Afterwards, before we were being seen individually, which led to a bit of a waiting game, which was also cool because I had some time to process things, I began to think about why I was there. According to the email sent to me, I had been chosen from 740 applicants…so why had I been chosen?
I’m not writing that, just to stoke my ego, as I try not to have one but at the same time…is there more to me than I’m even aware of?
Being a plus size woman, we’re taught once again courtesy of the media that we are lacking somewhat in some areas, to the point when I have dared to ask the question “Do I look pretty?” The answers I usually receive, only focuses on one aspect of my person, being told I have nice eyes (that maybe true), I have great lips (that is true) and the usual, I have a great personality…well that’s always nice. If you’re going to reduce me to mere body parts, instead of answering “yes or no”, and I could take the latter by the way, then what am I meant to think?
But they choose me as an interviewee, deep down as an ego boost, it’s pretty high as these things go, and I guess has given me some perspective on the last year of my life. Nothing will ever change the fact that I disappeared on the 26th of September 2013, and what was left was a struggle to try to get myself back to where I needed to be, to be able to stand tall once more, and as I was standing there, that part of me started to emerge…and it felt fantastic. What I’m typing right now whilst feeling a massive swell of pride within myself, on Saturday I did something I could never have imagined doing, I stood there and did something just for me…and it still feels fantastic.

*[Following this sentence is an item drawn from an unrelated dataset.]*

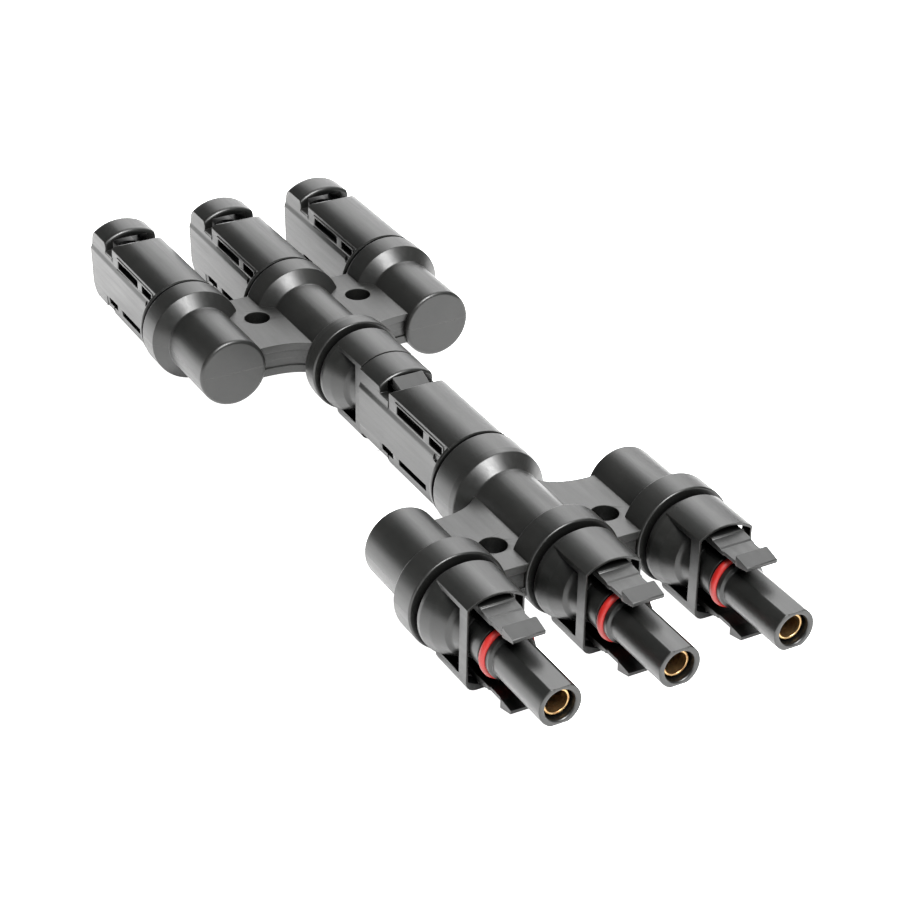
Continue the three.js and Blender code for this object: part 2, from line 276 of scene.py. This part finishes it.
# ------------------------------------------------------------------ materials
class Nodes:
    """A short way to write a node tree."""

    def __init__(self, material):
        material.use_nodes = True
        self.tree = material.node_tree
        self.shader = self.tree.nodes["Principled BSDF"]

    def add(self, kind, inputs=None, **settings):
        node = self.tree.nodes.new("ShaderNode" + kind)
        for key, value in settings.items():
            setattr(node, key, value)
        for key, value in (inputs or {}).items():
            self.feed(node, key, value)
        return node

    def feed(self, node, key, value):
        if isinstance(value, bpy.types.NodeSocket):
            self.tree.links.new(value, node.inputs[key])
        else:
            node.inputs[key].default_value = value

    def noise(self, scale, detail, roughness=0.5, vector=None):
        inputs = {"Scale": scale, "Detail": detail, "Roughness": roughness, "Vector": vector or self.place()}
        return self.add("TexNoise", inputs).outputs["Fac"]

    def place(self):
        return self.add("TexCoord").outputs["Object"]

    def stretched(self, x, y, z):
        return self.add("Mapping", {"Vector": self.place(), "Scale": (x, y, z)}).outputs["Vector"]

    def levels(self, value, low_in, high_in, low_out=0.0, high_out=1.0):
        inputs = {"Value": value, "From Min": low_in, "From Max": high_in,
                  "To Min": low_out, "To Max": high_out}
        return self.add("MapRange", inputs).outputs["Result"]

    def sum(self, *values):
        total = values[0]
        for value in values[1:]:
            total = self.add("Math", {0: total, 1: value}, operation="ADD").outputs[0]
        return total

    def mix(self, amount, one, other):
        node = self.add("Mix", data_type="RGBA")
        self.feed(node, 0, amount)
        self.feed(node, 6, one)
        self.feed(node, 7, other)
        return node.outputs[2]

    def open_to_light(self, reach):
        """One on open faces, falling to nought deep inside slots and hollows; it masks where shade is
        painted.
        """
        seen = self.add("AmbientOcclusion", {"Distance": reach * MM}, samples=4).outputs["AO"]
        return self.levels(seen, 0.3, 0.72)

    def edges(self, radius):
        """Nought on open faces, rising to one on edges sharper than the radius in mm."""
        soft = self.add("Bevel", {"Radius": radius * MM}, samples=4).outputs["Normal"]
        true = self.add("NewGeometry").outputs["Normal"]
        along = self.add("VectorMath", {0: soft, 1: true}, operation="DOT_PRODUCT").outputs["Value"]
        return self.levels(along, 0.985, 0.9)

    def bump(self, *layers):
        """Layers of (height, depth in mm), one over the other."""
        normal = None
        for height, depth in layers:
            inputs = {"Height": height, "Distance": depth * MM, "Strength": 1.0}
            if normal is not None:
                inputs["Normal"] = normal
            normal = self.add("Bump", inputs).outputs["Normal"]
        self.feed(self.shader, "Normal", normal)


def plastic(name, dark, light, roughness, hollow):
    """Moulded nylon: spark-eroded grain, flow marks along the tool, edges lightened by wear and by a painted
    highlight, scratches and dust.

    Shade is painted into its hollows, darkening colour and reflection, as far in as the distance hollow, in
    mm.
    """
    material = bpy.data.materials.new(name)
    n = Nodes(material)
    cloud = n.levels(n.noise(90, 4, 0.6), 0.35, 0.7)
    flow = n.noise(1, 5, 0.6, n.stretched(900, 60, 900))
    fine = n.noise(5200, 2, 0.6)
    colour = n.mix(cloud, dark, light)
    edge_wear_and_highlight = n.edges(0.3)
    rubbed_and_highlight = n.add("Math", {0: edge_wear_and_highlight, 1: n.levels(n.noise(700, 3, 0.7), 0.3, 0.75, 0.25, 1)},
                   operation="MULTIPLY").outputs[0]
    # Edges are lightened towards three times the light tone: wear from handling and a painted highlight along
    # them.
    colour = n.mix(rubbed_and_highlight, colour, tuple(3.2 * c for c in light[:3]) + (1,))
    scratches = n.add("TexVoronoi", {"Scale": 1, "Vector": n.stretched(2200, 130, 2200)},
                      feature="DISTANCE_TO_EDGE").outputs["Distance"]
    dots = n.add("TexVoronoi", {"Scale": 420, "Randomness": 1, "Vector": n.place()}, feature="F1")
    near = n.levels(dots.outputs["Distance"], 0.045, 0.02)
    chosen = n.levels(dots.outputs["Color"], 0.9, 0.93)
    speck = n.add("Math", {0: near, 1: chosen}, operation="MULTIPLY").outputs[0]
    colour = n.mix(speck, colour, (0.16, 0.16, 0.15, 1))
    # Painted shade: hollows get a darker base colour and weaker reflections, by ambient occlusion.
    lit = n.open_to_light(hollow)
    n.feed(n.shader, "Base Color", n.mix(lit, tuple(0.25 * c for c in dark[:3]) + (1,), colour))
    n.feed(n.shader, "Specular IOR Level", n.levels(lit, 0, 1, 0.12, 0.5))
    n.feed(n.shader, "Roughness", n.sum(n.levels(flow, 0.3, 0.7, roughness - 0.045, roughness + 0.045),
                                        n.levels(fine, 0.3, 0.7, -0.02, 0.02),
                                        n.levels(edge_wear_and_highlight, 0, 1, 0, -0.05)))
    n.bump((fine, 0.0012), (flow, 0.004), (n.levels(scratches, 0, 0.03, 0, 1), 0.0008))
    return material


def rubber(name, dark, light, roughness):
    material = bpy.data.materials.new(name)
    n = Nodes(material)
    fine = n.noise(2600, 3, 0.6)
    bloom = n.levels(n.noise(500, 4, 0.6), 0.35, 0.75)
    n.feed(n.shader, "Base Color", n.mix(bloom, dark, light))
    n.feed(n.shader, "Roughness", n.levels(bloom, 0, 1, roughness - 0.05, roughness + 0.08))
    n.bump((fine, 0.006))
    return material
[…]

Being the last one to be interviewed and the last one to leave, and there are still the overseas and the Birmingham interviews to get through. After I post this I’m deliberately not going to think any more of it, but having met so many fantastic woman on that day, if my experience of Missplussize ends at this moment, then I’m ok with that. Just to be there felt like an accomplishment and I left the place on a massive high note. Can I just sincerely say to the other contestants, good luck and you are all going to do brilliantly.